Fri Mar 2 00:35:00 UTC 2018

Hi Sherman,

On 24/02/2018 11:26 AM, Xueming Shen wrote:
> Hi,
> 
> Please help review the proposed change to remove the potential performance
> bottleneck in CoderResult caused by the "over" synchronization the cache
> mechanism.
> 
> issue: https://bugs.openjdk.java.net/browse/JDK-8187653
> webrev: http://cr.openjdk.java.net/~sherman/8187653/webrev
> 
> Notes:
> While the original test case (new String/String.getBytes() with UTF8 as 
> showed in the
> stacktrace) described in the bug report might no longer be reproducible 
> in jdk9, as
> we have been optimizing lots of String related  char[]/byte[] coding 
> path away from
> the paths that use CoderResult. But it is still a concern/issue for the 
> "general"
> CharsetDe/Encoder.de/encode() operation, in which the malformed or 
> unmappable
> CoderResult object is returned.
> 
> As showed in the "[synchronized]" section in bm.scores [1], which is 
> from the simple
> jmh benchmark test CoderResultBM.java [2], the sores are getting 
> significant worse
> when the number of concurrent de/encoding threads gets bigger.
> 
> It appears the easy fix is to replace the sync mechanism from "method 
> synchronized
> + HashMap" to  "ConcurrentHashMap" solves the problem, as showed in the 
> same bm
> result [1] in [ConcurrentHashMap] section, because most of the accesses 
> to the caching
> HashMap is read operation.
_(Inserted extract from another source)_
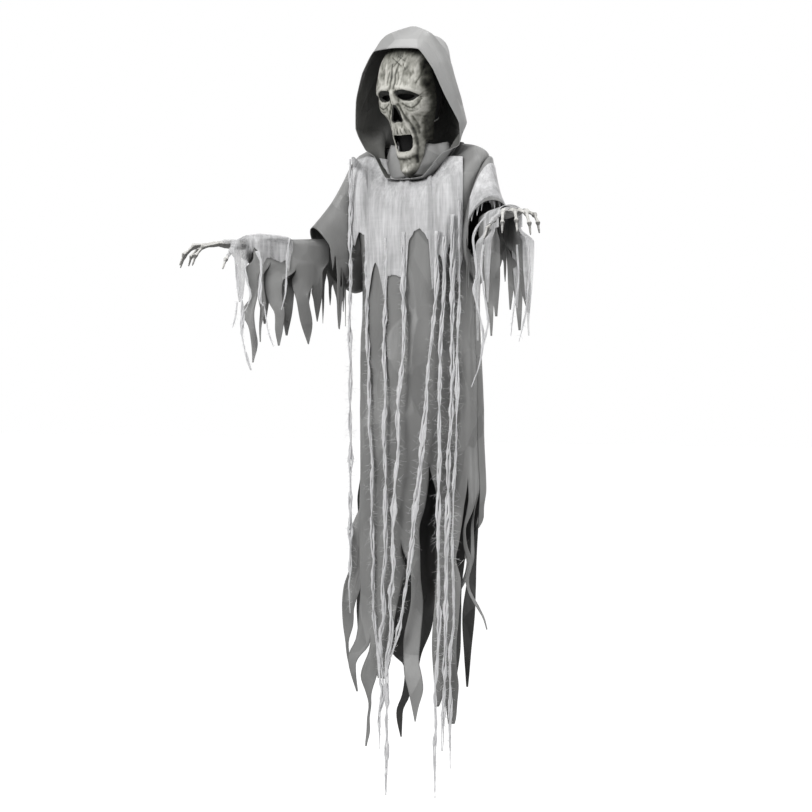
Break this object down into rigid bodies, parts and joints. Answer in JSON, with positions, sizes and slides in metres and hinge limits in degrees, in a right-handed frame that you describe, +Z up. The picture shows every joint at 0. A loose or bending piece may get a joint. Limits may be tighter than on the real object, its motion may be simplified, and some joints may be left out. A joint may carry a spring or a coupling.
{
  "type": "hanging ghost figure",
  "caption": "Hanging hooded ghost figure with a turning masked head, jointed elbows, skeletal hands, tattered robe, gauze layers and a chest unit with motor and battery bay.",
  "frame": {"origin": "centre of the hanging eye at the top of the rod", "axes": "+Z up along the hanger rod, -Y out of the face, +X towards the figure's left arm"},
  "size_m": [0.9242, 0.5275, 1.8304],
  "materials": {
    "hood_cloth": "satin",
    "robe_cloth": "satin",
    "gauze": "matte",
    "bone_plastic": "matte",
    "mask_plastic": "matte",
    "black_screen": "matte",
    "white_acetal": "satin",
    "green_board": "satin",
    "cell_sleeve": "gloss",
    "led_lens": "gloss",
    "zinc_steel": "satin",
    "black_plastic": "satin"
  },
  "bodies": {
    "torso": {"hanger_rod": "zinc_steel", "crown_cup": "black_plastic", "rod_nut": "zinc_steel", "shoulder_yoke": "black_plastic", "chest_front_shell": "black_plastic", "chest_back_shell": "black_plastic", "battery_cell_1": "cell_sleeve", "battery_cell_2": "cell_sleeve", "battery_cell_3": "cell_sleeve", "switch_body": "black_plastic", "speaker": "black_plastic", "circuit_board": "green_board", "mechanism_plate": "zinc_steel", "gear_motor": "zinc_steel", "housing_screw_1": "zinc_steel", "housing_screw_2": "zinc_steel", "housing_screw_3": "zinc_steel", "housing_screw_4": "zinc_steel", "upper_arm_tube_left": "zinc_steel", "elbow_fork_left": "black_plastic", "elbow_bolt_left": "zinc_steel", "elbow_wing_nut_left": "zinc_steel", "sleeve_upper_left": "robe_cloth", "upper_arm_tube_right": "zinc_steel", "elbow_fork_right": "black_plastic", "elbow_bolt_right": "zinc_steel", "elbow_wing_nut_right": "zinc_steel", "sleeve_upper_right": "robe_cloth", "hood": "hood_cloth", "robe_front": "robe_cloth", "robe_back": "robe_cloth", "gauze_bib": "gauze", "gauze_shoulder": "gauze"},
    "head": {"neck_tube": "white_acetal", "neck_gear": "white_acetal", "head_back": "black_plastic", "face_mask": "mask_plastic", "face_screen": "black_screen", "eye_led_left": "led_lens", "eye_led_right": "led_lens"},
    "pinion": {"motor_pinion": "white_acetal"},
    "forearm_left": {"forearm_tube_left": "black_plastic", "hand_left": "bone_plastic", "sleeve_lower_left": "robe_cloth", "gauze_cuff_left": "gauze"},
    "forearm_right": {"forearm_tube_right": "black_plastic", "hand_right": "bone_plastic", "sleeve_lower_right": "robe_cloth", "gauze_cuff_right": "gauze"},
    "door": {"battery_door": "black_plastic"},
    "switch": {"mode_switch": "black_plastic"},
    "button": {"try_button": "black_plastic"}
  },
  "joints": [
    {"name": "head_turn", "type": "hinge", "parent": "torso", "child": "head", "pos_m": [0, 0, -0.25], "axis": [0, 0, 1], "range_deg": [-20, 20]},
    {"name": "pinion_spin", "type": "hinge", "parent": "torso", "child": "pinion", "pos_m": [0.03, 0, -0.2946], "axis": [0, 0, 1], "range_deg": [-65, 65]},
    {"name": "elbow_right", "type": "hinge", "parent": "torso", "child": "forearm_right", "pos_m": [-0.21834, -0.07247, -0.505], "axis": [-0.788, 0.6157, 0], "range_deg": [-10, 20]},
    {"name": "elbow_left", "type": "hinge", "parent": "torso", "child": "forearm_left", "pos_m": [0.21834, -0.07247, -0.455], "axis": [-0.788, -0.6157, 0], "range_deg": [-10, 20]},
    {"name": "battery_door_slide", "type": "slide", "parent": "torso", "child": "door", "axis": [0, 0, -1], "range_m": [0, 0.06]},
    {"name": "mode_switch_slide", "type": "slide", "parent": "torso", "child": "switch", "axis": [1, 0, 0], "range_m": [-0.0035, 0.0035]},
    {"name": "try_button_press", "type": "slide", "parent": "torso", "child": "button", "axis": [-1, 0, 0], "range_m": [0, 0.0025], "stiffness_N_per_m": 300, "springref_m": -0.0005}
  ],
  "couplings": [
    {"joint": "pinion_spin", "follows": "head_turn", "ratio": -3}
  ]
}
The ConcurrentHahsMap's "almost non-block for 
> retrieval
> operation" really helps here.

When you replace synchronized code with concurrent data structures you 
introduce race conditions that are precluded in the synchronized code. 
These need to be examined carefully to ensure they are safe. For 
example, whenever you replace a HashMap with a ConcurrentHashMap you 
need to see if put() needs to be replaced by putIfAbsent().

David
-----

> There is another fact that might help us optimize further here. For most 
> of our charsets
> in JDK repository (with couple exceptions), the length of malformed and 
> unmappable
> CoderResult that these charsets might trigger actually is never longer 
> than 4. So we might
> not need to access the ConcurrentHashMap cache at all in normal use 
> scenario. I'm putting
> a CoderResult[4] on top the hashmap cache in proposed webrev. It does 
> not improve the
> performance significantly, but when the thread number gets bigger, a 
> 10%+ improvement
> is observed. So I would assume it might be something worth doing, given 
> its cost is really
> low.
> 
> Thanks,
> Sherman
> 
> 
> [1] http://cr.openjdk.java.net/~sherman/8187653/bm.scores
> [2] http://cr.openjdk.java.net/~sherman/8187653/CoderResultBM.java
> [3] http://cr.openjdk.java.net/~sherman/8187653/bm.scores.ms932
>